Of the horses that Big Brown beat in the Derby, the only one that I think might have any chance to beat him is Denis of Cork. He was held up at the back of the field for most of the race and came storming through at the end to get third. With that style of running, he will appreciate the extra 2 furlongs of the Belmont, although whether he will be able to catch Big Brown at the finish will have to be seen.
I don’t know if racing 2yo’s is the problem though, I’m sure it is a problem with certain factors put in there, but top 2yo’s are babied a lot more now than they were years ago.
Regardless of how much they’re babied, I think it’s cruel to expect a 2yo (in racing trim, so it probably only weighs 800-900lbs) to carry a 100lb jockey and gallop at top speed on not-fully-developed bones. Yes, they can do it, but I’ve known a lot of young ex-racers with joint/arthritis problems from the pounding they took as youngsters.

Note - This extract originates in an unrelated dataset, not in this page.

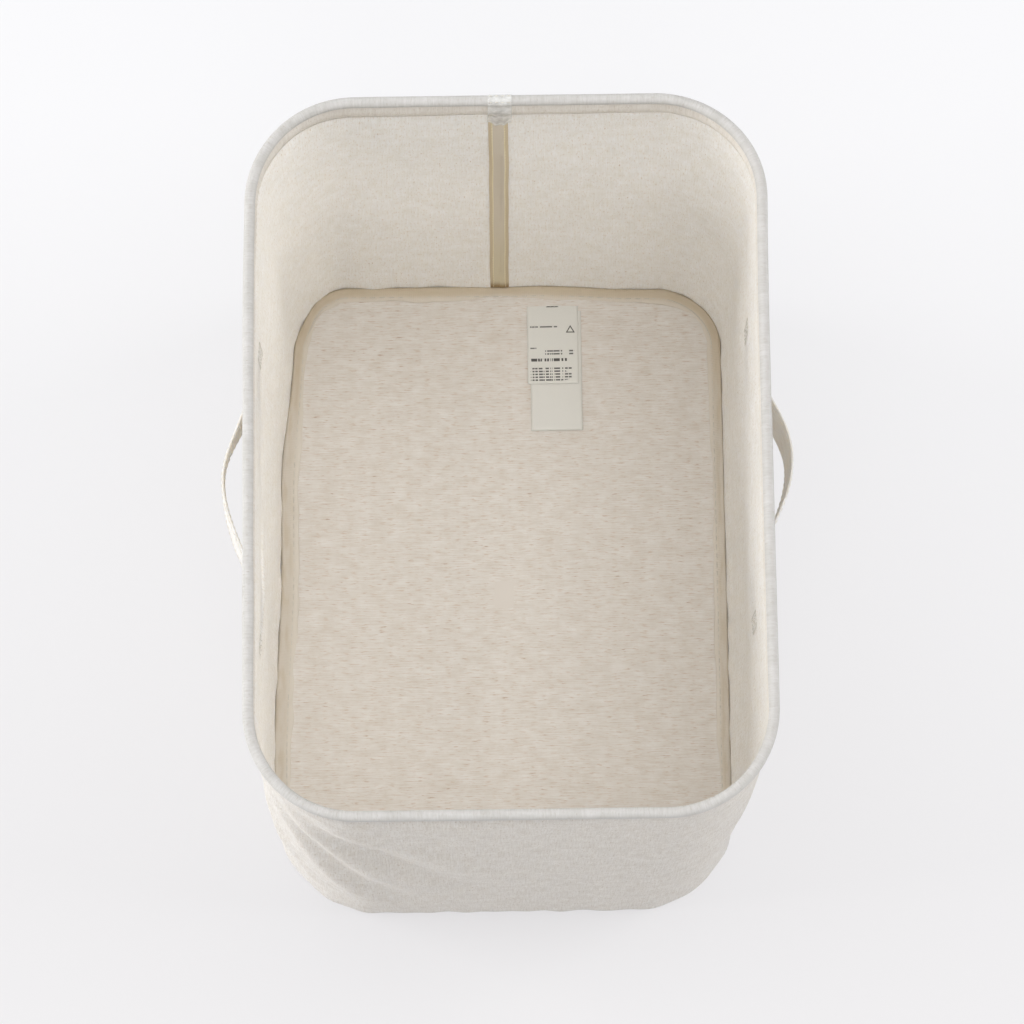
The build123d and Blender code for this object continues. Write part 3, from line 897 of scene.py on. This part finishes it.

I’m not saying I agree with them… but the Churchill Downs vet said that the horses actually are sounder (while racing) if they ran as 2yos because you get the bones to develop more densely and stronger than if you started putting them under the same wear and tear once they were older. It makes sense, but I don’t think that means that they should be riding yearlings around. Start them under saddle the spring of their 2yo year and they can start running in Oct or something.